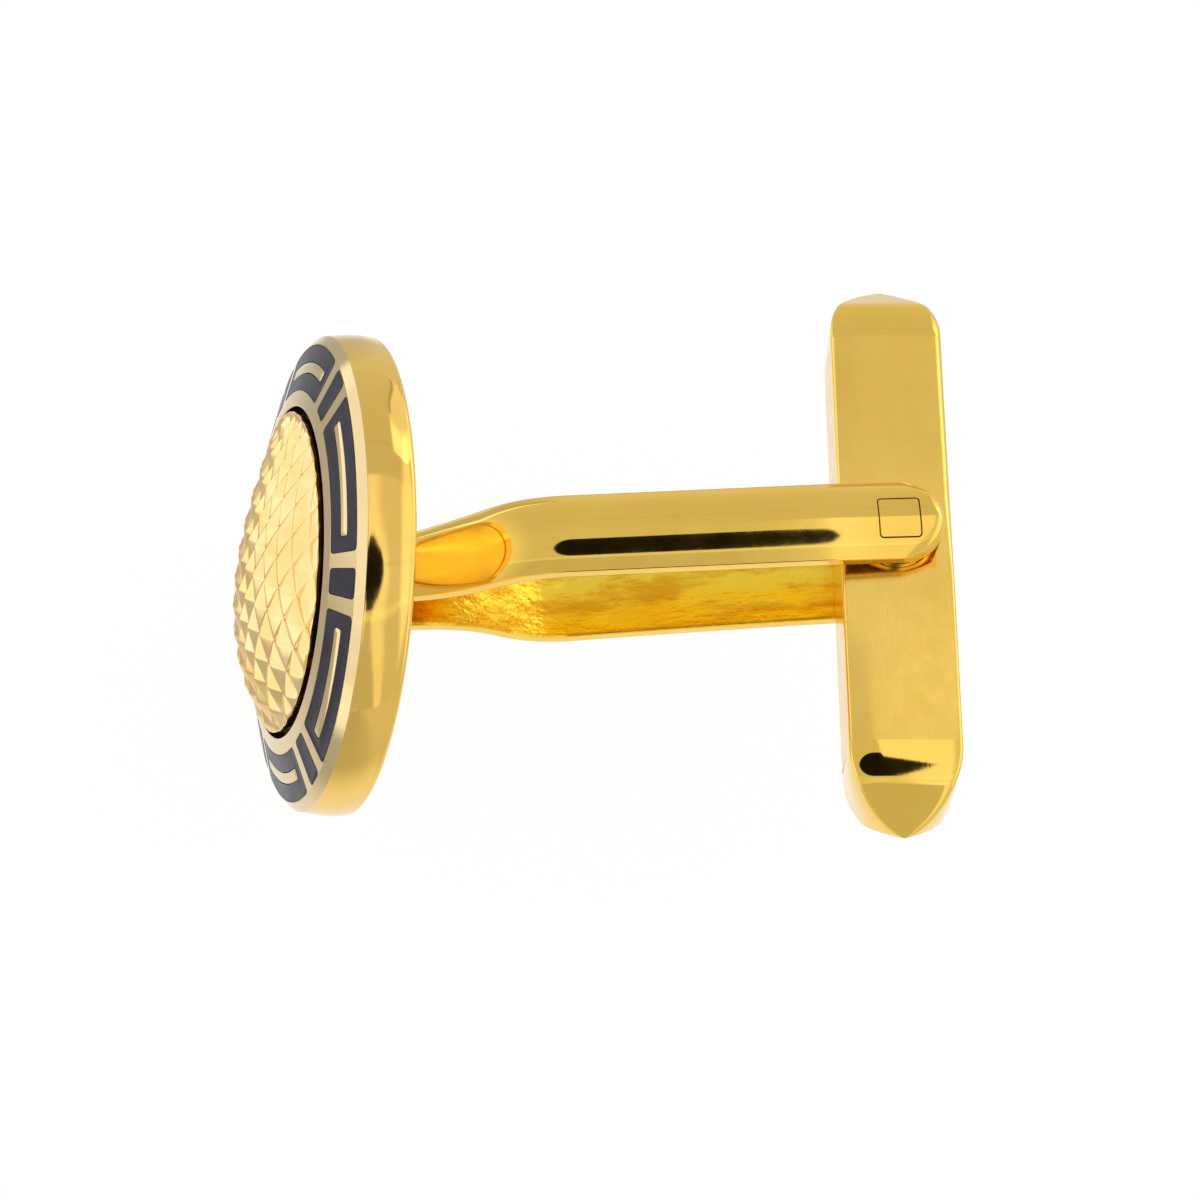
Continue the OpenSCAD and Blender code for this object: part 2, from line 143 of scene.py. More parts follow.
class Socket:
    """A shader value. Sums, products and powers of values make Math nodes; a colour or vector
    goes through Mix or Vector Math instead, by way of node()."""

    def __init__(self, tree, out):
        self.tree, self.out = tree, out

    def node(self, kind, settings=None, out=0, **inputs):
        """Adds a node of this kind: settings first, then inputs by name or number, as in i0."""
        n = self.tree.nodes.new("ShaderNode" + kind)
        for key, value in (settings or {}).items():
            setattr(n, key, value)
        for key, value in inputs.items():
            numbered = key[0] == "i" and key[1:].isdigit()
            socket = n.inputs[int(key[1:])] if numbered else n.inputs[key.replace("_", " ")]
            if isinstance(value, Socket):
                self.tree.links.new(value.out, socket)
            else:
                socket.default_value = value
        return Socket(self.tree, n.outputs[out])

    def math(self, operation, a, b=0.0):
        return self.node("Math", {"operation": operation}, i0=a, i1=b)

    def __add__(self, other):
        return self.math("ADD", self, other)

    def __sub__(self, other):
        return self.math("SUBTRACT", self, other)

    def __rsub__(self, other):
        return self.math("SUBTRACT", other, self)

    def __mul__(self, other):
        return self.math("MULTIPLY", self, other)

    def __pow__(self, other):
        return self.math("POWER", self, other)

    __radd__ = __add__
    __rmul__ = __mul__

    def at_least(self, low):
        return self.math("MAXIMUM", self, low)

    def smooth(self, low, high):
        """0 below low, 1 above high, and a smooth step between."""
        smoothly = {"interpolation_type": "SMOOTHSTEP"}
        return self.node("MapRange", smoothly, i0=self, i1=low, i2=high)

    def blend(self, a, b):
        """Colour a where this is 0 and b where it is 1."""
        a, b = (c if isinstance(c, Socket) else (*c, 1) for c in (a, b))
        return self.node("Mix", {"data_type": "RGBA"}, out=2, i0=self, i6=a, i7=b)


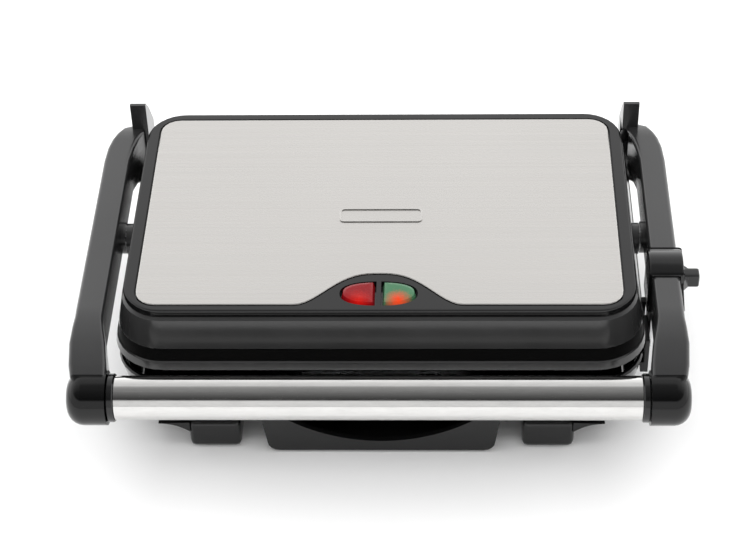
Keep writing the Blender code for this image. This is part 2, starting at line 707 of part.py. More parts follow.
def make_upper_housing():
    """The lid's shell: rim band, sunk dark band, drafted wall and a neck under the top panel."""
    profile = (
        (LID_RIM, 0.0008), (LID_RIM + 0.0008, 0.0), (BAND_BOTTOM - 0.0006, 0.0),
        (BAND_BOTTOM, BAND_DEPTH), (BAND_TOP, BAND_DEPTH), (BAND_TOP + 0.0006, 0.0),
        (CROWN - 0.0012, 0.0), (CROWN, 0.0012), (CROWN, NECK), (ROOF_TOP, NECK),
    )
    inside = ((ROOF_TOP - WALL, WALL + NECK), (CROWN - WALL - 0.001, WALL + 0.0015),
              (LID_RIM + 0.008, WALL + 0.0012), (LID_RIM, WALL + 0.0008))
    rings = [level(lid_outline(height, inset), height) for height, inset in inside + profile]
    bm = bmesh.new()
    loft(bm, rings)
    housing = add_mesh("upper_housing", bm, "gloss_black", "lid_float")
    smooth(housing)
    for side, name in ((-1, "left"), (1, "right")):
        pad = rod(FLOAT_PIN_RADIUS + 0.0055, (side * (HALF_BODY - PIVOT_PAD), FLOAT_Y, FLOAT_HEIGHT),
                  (side * (HALF_BODY - 0.0004), FLOAT_Y, FLOAT_HEIGHT), 28)
        boolean(housing, add_cutter("pivot_pad_" + name, pad, "lid_float"), "UNION")
        bore = rod(FLOAT_PIN_RADIUS + GAP, (side * (HALF_BODY - 0.012), FLOAT_Y, FLOAT_HEIGHT),
                   (side * (HALF_BODY + 0.005), FLOAT_Y, FLOAT_HEIGHT))
        boolean(housing, add_cutter("pivot_hole_" + name, bore, "lid_float"), "DIFFERENCE")
    for side, name in ((-1, "red"), (1, "green")):
        window = rod(0.0045, (side * LAMP_X, LENS_Y, ROOF_TOP - 0.01),
                     (side * LAMP_X, LENS_Y, ROOF_TOP + 0.01), 20)
        boolean(housing, add_cutter("lamp_window_" + name, window, "lid_float"), "DIFFERENCE")
    route = conduit_route(3)
    route_hole = rod(CONDUIT_RADIUS + 0.0007, route[0], route[0].lerp(route[1], 1.4), 20)
    boolean(housing, add_cutter("conduit_hole", route_hole, "lid_float"), "DIFFERENCE")


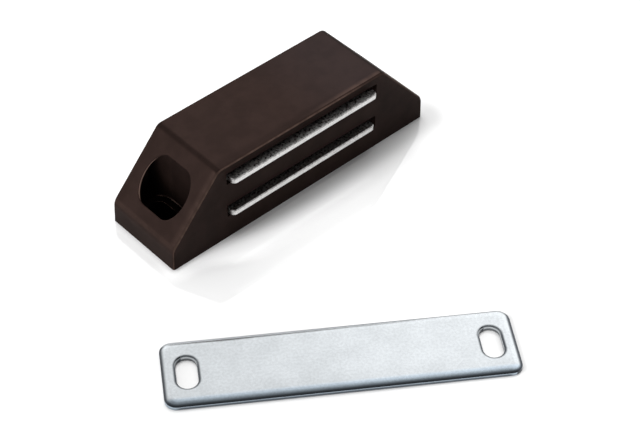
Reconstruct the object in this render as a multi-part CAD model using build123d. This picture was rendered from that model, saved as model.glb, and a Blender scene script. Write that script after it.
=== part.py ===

— Task prompt —
Write out every record shown above, word for word.

— Exercise output —
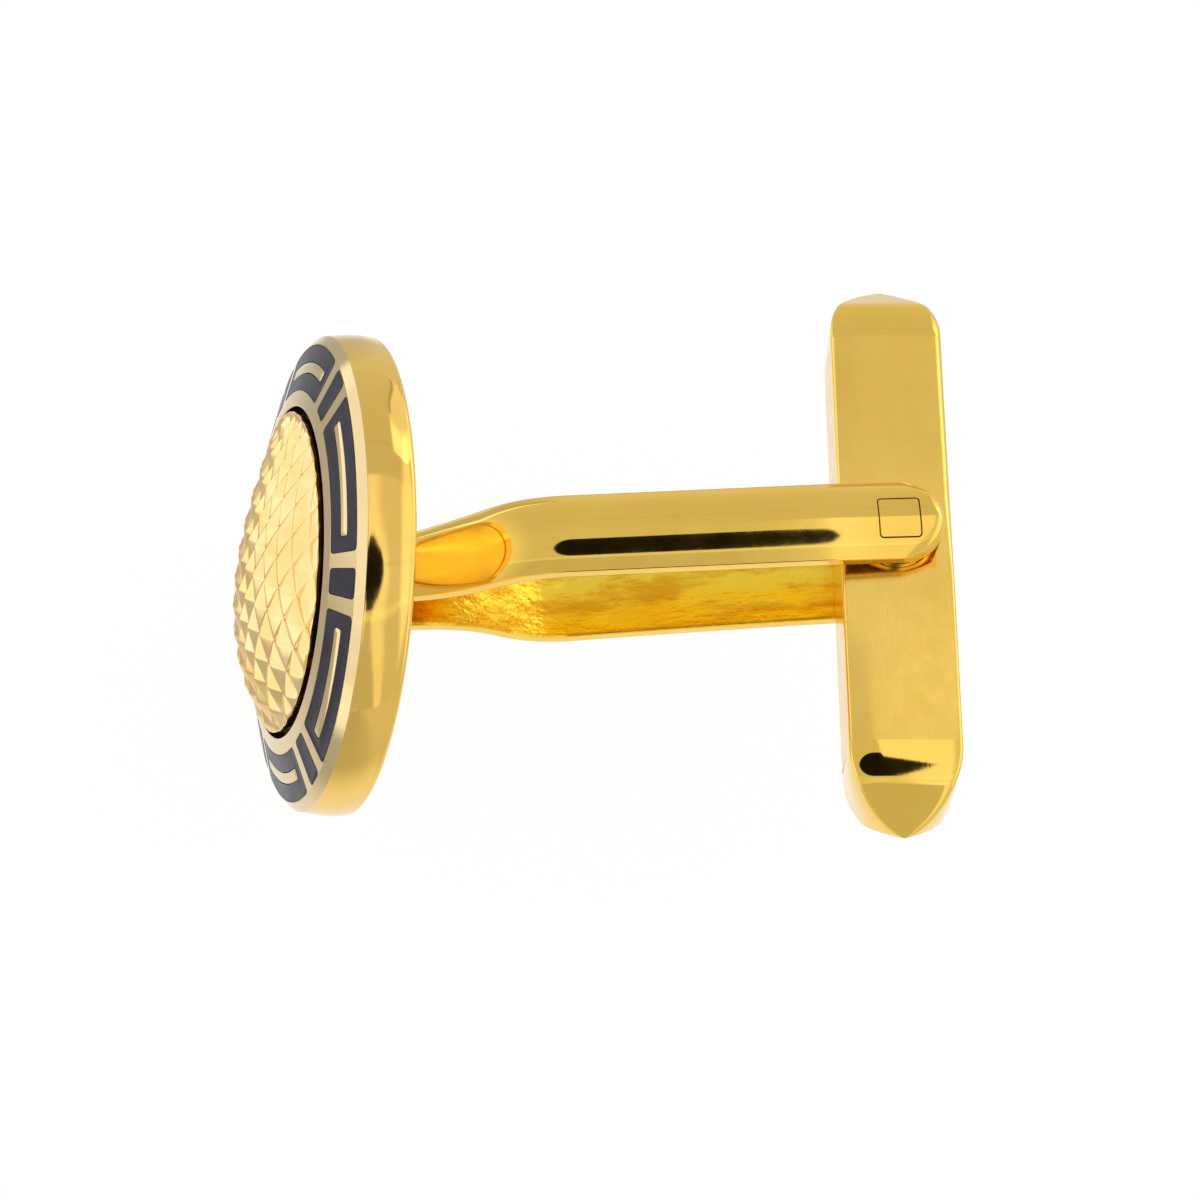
Continue the OpenSCAD and Blender code for this object: part 2, from line 143 of scene.py. More parts follow.
class Socket:
    """A shader value. Sums, products and powers of values make Math nodes; a colour or vector
    goes through Mix or Vector Math instead, by way of node()."""

    def __init__(self, tree, out):
        self.tree, self.out = tree, out

    def node(self, kind, settings=None, out=0, **inputs):
        """Adds a node of this kind: settings first, then inputs by name or number, as in i0."""
        n = self.tree.nodes.new("ShaderNode" + kind)
        for key, value in (settings or {}).items():
            setattr(n, key, value)
        for key, value in inputs.items():
            numbered = key[0] == "i" and key[1:].isdigit()
            socket = n.inputs[int(key[1:])] if numbered else n.inputs[key.replace("_", " ")]
            if isinstance(value, Socket):
                self.tree.links.new(value.out, socket)
            else:
                socket.default_value = value
        return Socket(self.tree, n.outputs[out])

    def math(self, operation, a, b=0.0):
        return self.node("Math", {"operation": operation}, i0=a, i1=b)

    def __add__(self, other):
        return self.math("ADD", self, other)

    def __sub__(self, other):
        return self.math("SUBTRACT", self, other)

    def __rsub__(self, other):
        return self.math("SUBTRACT", other, self)

    def __mul__(self, other):
        return self.math("MULTIPLY", self, other)

    def __pow__(self, other):
        return self.math("POWER", self, other)

    __radd__ = __add__
    __rmul__ = __mul__

    def at_least(self, low):
        return self.math("MAXIMUM", self, low)

    def smooth(self, low, high):
        """0 below low, 1 above high, and a smooth step between."""
        smoothly = {"interpolation_type": "SMOOTHSTEP"}
        return self.node("MapRange", smoothly, i0=self, i1=low, i2=high)

    def blend(self, a, b):
        """Colour a where this is 0 and b where it is 1."""
        a, b = (c if isinstance(c, Socket) else (*c, 1) for c in (a, b))
        return self.node("Mix", {"data_type": "RGBA"}, out=2, i0=self, i6=a, i7=b)


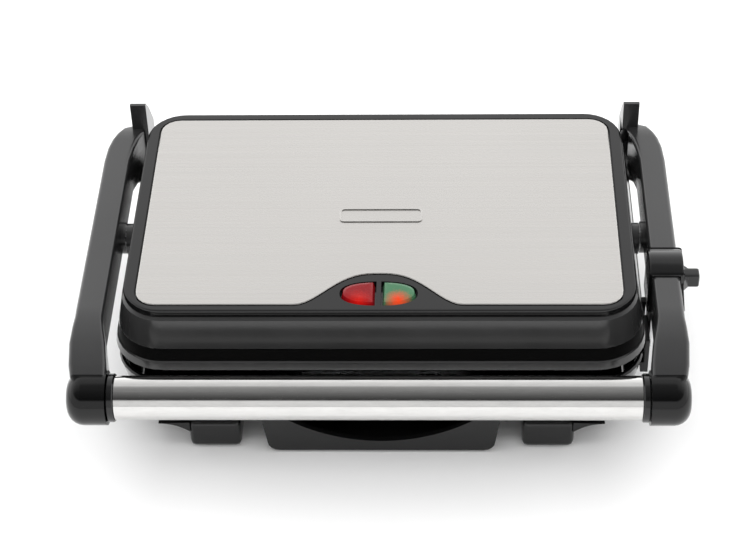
Keep writing the Blender code for this image. This is part 2, starting at line 707 of part.py. More parts follow.
def make_upper_housing():
    """The lid's shell: rim band, sunk dark band, drafted wall and a neck under the top panel."""
    profile = (
        (LID_RIM, 0.0008), (LID_RIM + 0.0008, 0.0), (BAND_BOTTOM - 0.0006, 0.0),
        (BAND_BOTTOM, BAND_DEPTH), (BAND_TOP, BAND_DEPTH), (BAND_TOP + 0.0006, 0.0),
        (CROWN - 0.0012, 0.0), (CROWN, 0.0012), (CROWN, NECK), (ROOF_TOP, NECK),
    )
    inside = ((ROOF_TOP - WALL, WALL + NECK), (CROWN - WALL - 0.001, WALL + 0.0015),
              (LID_RIM + 0.008, WALL + 0.0012), (LID_RIM, WALL + 0.0008))
    rings = [level(lid_outline(height, inset), height) for height, inset in inside + profile]
    bm = bmesh.new()
    loft(bm, rings)
    housing = add_mesh("upper_housing", bm, "gloss_black", "lid_float")
    smooth(housing)
    for side, name in ((-1, "left"), (1, "right")):
        pad = rod(FLOAT_PIN_RADIUS + 0.0055, (side * (HALF_BODY - PIVOT_PAD), FLOAT_Y, FLOAT_HEIGHT),
                  (side * (HALF_BODY - 0.0004), FLOAT_Y, FLOAT_HEIGHT), 28)
        boolean(housing, add_cutter("pivot_pad_" + name, pad, "lid_float"), "UNION")
        bore = rod(FLOAT_PIN_RADIUS + GAP, (side * (HALF_BODY - 0.012), FLOAT_Y, FLOAT_HEIGHT),
                   (side * (HALF_BODY + 0.005), FLOAT_Y, FLOAT_HEIGHT))
        boolean(housing, add_cutter("pivot_hole_" + name, bore, "lid_float"), "DIFFERENCE")
    for side, name in ((-1, "red"), (1, "green")):
        window = rod(0.0045, (side * LAMP_X, LENS_Y, ROOF_TOP - 0.01),
                     (side * LAMP_X, LENS_Y, ROOF_TOP + 0.01), 20)
        boolean(housing, add_cutter("lamp_window_" + name, window, "lid_float"), "DIFFERENCE")
    route = conduit_route(3)
    route_hole = rod(CONDUIT_RADIUS + 0.0007, route[0], route[0].lerp(route[1], 1.4), 20)
    boolean(housing, add_cutter("conduit_hole", route_hole, "lid_float"), "DIFFERENCE")


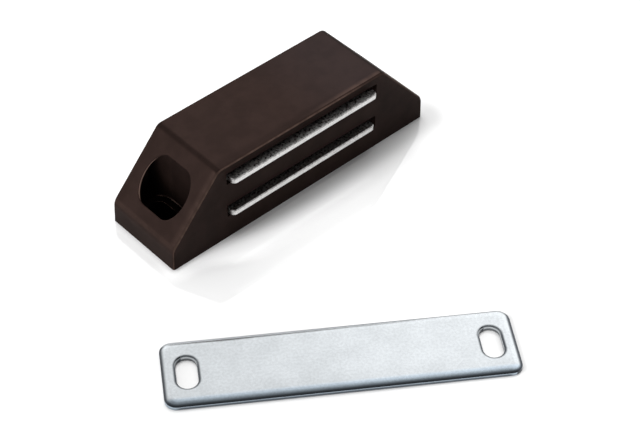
Reconstruct the object in this render as a multi-part CAD model using build123d. This picture was rendered from that model, saved as model.glb, and a Blender scene script. Write that script after it.
=== part.py ===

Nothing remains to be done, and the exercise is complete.